--- The request ---
Say how many lines include the word "record", using only a number.

====== Given information

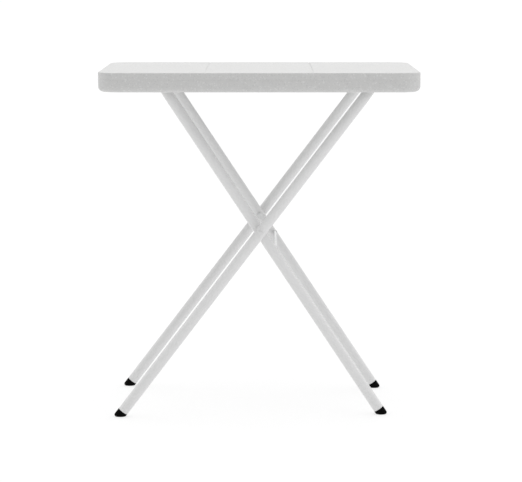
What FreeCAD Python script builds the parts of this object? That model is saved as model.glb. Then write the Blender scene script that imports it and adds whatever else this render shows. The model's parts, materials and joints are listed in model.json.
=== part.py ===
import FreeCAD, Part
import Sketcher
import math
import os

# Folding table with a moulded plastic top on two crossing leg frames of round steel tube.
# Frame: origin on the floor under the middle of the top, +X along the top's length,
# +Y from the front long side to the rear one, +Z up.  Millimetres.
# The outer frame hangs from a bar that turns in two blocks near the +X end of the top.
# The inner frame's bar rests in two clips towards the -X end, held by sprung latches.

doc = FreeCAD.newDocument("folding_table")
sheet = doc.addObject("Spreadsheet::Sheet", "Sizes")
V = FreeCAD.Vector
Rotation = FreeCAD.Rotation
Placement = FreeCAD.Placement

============
====== Given information

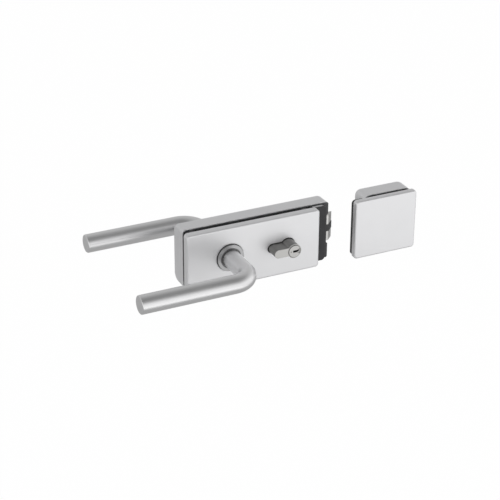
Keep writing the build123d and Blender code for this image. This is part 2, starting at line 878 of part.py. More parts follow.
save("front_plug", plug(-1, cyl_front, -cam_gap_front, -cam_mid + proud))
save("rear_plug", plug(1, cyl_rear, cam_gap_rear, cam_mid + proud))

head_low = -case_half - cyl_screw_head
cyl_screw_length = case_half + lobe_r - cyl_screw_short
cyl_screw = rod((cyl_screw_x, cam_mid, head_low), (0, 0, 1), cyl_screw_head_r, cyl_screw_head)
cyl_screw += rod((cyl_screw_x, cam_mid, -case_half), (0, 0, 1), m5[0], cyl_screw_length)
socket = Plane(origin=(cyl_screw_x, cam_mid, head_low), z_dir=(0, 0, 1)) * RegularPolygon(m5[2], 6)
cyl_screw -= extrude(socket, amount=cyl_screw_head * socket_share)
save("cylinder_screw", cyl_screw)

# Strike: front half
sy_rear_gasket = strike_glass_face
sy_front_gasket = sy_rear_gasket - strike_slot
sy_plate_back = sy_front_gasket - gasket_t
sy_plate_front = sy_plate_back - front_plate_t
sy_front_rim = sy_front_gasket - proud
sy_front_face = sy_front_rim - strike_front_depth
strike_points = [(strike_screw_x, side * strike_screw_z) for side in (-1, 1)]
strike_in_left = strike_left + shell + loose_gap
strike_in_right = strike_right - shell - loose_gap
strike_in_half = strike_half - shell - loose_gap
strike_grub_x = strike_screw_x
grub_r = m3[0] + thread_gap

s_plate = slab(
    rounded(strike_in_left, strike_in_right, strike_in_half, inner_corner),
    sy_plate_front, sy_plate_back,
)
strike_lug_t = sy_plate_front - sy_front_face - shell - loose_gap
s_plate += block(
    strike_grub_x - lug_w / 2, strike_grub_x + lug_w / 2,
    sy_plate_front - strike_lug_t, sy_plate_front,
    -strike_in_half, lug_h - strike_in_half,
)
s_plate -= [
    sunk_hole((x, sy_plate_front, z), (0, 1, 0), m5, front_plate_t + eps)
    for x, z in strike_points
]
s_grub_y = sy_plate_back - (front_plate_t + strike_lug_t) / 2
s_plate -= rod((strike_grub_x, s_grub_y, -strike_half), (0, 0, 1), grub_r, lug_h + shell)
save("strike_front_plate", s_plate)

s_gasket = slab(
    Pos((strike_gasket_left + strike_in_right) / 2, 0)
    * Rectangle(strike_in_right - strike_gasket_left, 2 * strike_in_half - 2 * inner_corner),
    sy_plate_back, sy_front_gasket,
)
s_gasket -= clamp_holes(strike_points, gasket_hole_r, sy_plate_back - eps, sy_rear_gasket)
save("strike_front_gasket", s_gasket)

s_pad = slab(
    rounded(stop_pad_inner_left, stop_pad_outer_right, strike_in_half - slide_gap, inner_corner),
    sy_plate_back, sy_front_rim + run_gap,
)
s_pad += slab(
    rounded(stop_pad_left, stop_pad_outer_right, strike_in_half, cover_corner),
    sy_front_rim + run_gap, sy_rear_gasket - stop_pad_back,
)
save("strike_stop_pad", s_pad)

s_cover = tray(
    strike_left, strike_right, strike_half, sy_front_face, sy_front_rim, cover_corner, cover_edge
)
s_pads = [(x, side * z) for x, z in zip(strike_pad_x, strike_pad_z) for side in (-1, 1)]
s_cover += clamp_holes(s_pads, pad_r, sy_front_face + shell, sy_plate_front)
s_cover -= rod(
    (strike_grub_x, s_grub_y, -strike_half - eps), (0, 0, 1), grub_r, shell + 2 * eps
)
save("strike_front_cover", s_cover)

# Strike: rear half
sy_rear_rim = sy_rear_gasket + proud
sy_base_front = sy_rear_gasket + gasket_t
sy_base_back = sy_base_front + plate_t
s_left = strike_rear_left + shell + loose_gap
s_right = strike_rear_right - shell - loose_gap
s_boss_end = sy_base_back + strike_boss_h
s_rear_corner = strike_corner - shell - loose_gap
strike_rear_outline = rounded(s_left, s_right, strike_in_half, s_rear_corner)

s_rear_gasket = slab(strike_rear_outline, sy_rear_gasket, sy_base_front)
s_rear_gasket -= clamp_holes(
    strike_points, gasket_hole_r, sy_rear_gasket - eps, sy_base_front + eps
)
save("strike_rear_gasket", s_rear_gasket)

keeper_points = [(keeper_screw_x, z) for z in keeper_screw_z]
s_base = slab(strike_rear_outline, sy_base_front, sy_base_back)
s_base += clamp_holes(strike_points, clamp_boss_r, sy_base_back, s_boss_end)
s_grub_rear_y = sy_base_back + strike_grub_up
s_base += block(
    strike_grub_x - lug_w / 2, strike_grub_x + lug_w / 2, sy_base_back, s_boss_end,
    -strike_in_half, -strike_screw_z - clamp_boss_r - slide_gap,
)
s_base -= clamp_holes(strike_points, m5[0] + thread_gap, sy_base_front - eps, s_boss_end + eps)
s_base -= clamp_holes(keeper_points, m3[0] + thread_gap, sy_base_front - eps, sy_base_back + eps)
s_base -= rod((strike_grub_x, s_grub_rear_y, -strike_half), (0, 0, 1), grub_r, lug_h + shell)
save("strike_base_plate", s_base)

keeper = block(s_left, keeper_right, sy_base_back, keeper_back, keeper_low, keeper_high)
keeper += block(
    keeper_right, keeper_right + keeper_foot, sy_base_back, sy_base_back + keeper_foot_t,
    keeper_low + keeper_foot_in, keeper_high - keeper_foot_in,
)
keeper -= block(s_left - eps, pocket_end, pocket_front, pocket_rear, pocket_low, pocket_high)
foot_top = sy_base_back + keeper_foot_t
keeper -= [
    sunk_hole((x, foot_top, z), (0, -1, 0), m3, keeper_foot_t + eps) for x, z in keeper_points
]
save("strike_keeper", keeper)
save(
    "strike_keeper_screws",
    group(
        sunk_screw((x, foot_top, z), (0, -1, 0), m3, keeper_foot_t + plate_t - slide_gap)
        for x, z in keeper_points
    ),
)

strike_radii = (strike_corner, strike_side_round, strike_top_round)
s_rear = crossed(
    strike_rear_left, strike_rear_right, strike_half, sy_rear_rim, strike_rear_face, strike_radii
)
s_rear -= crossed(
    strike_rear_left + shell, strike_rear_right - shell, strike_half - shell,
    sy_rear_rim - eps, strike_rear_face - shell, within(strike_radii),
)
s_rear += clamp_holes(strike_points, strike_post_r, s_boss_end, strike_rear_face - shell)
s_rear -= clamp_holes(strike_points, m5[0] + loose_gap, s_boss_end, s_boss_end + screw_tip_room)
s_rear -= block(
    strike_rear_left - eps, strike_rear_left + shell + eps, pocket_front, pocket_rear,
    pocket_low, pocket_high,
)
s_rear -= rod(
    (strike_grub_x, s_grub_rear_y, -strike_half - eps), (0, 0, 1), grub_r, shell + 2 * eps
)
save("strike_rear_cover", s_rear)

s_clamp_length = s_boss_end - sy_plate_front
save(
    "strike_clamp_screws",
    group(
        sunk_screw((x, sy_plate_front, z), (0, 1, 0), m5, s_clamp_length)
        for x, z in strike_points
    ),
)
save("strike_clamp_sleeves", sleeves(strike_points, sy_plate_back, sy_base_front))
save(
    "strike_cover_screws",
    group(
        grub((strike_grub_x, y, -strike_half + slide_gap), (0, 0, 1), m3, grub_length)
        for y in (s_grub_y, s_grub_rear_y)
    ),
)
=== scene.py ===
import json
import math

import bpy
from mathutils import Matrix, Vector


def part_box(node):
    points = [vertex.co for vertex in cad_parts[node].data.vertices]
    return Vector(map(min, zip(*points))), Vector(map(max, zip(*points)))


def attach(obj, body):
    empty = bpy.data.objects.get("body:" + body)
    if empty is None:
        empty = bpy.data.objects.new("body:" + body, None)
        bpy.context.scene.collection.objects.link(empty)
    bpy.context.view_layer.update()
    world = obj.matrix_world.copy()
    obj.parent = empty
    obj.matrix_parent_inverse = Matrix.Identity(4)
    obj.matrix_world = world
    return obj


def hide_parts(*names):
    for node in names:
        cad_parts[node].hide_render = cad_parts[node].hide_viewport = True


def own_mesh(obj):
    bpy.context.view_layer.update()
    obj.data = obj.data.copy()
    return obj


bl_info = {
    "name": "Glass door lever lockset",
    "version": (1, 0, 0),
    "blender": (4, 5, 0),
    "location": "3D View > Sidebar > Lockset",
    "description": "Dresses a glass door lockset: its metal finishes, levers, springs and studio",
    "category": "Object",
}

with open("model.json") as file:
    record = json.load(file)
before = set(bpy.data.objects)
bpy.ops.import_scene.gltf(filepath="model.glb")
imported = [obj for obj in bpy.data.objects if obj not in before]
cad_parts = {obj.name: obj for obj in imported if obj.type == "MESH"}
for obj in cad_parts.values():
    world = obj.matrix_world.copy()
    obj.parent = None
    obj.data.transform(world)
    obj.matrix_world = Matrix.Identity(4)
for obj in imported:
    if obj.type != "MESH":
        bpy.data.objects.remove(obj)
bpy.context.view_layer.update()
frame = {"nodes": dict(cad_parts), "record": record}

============

--- Final answer ---
2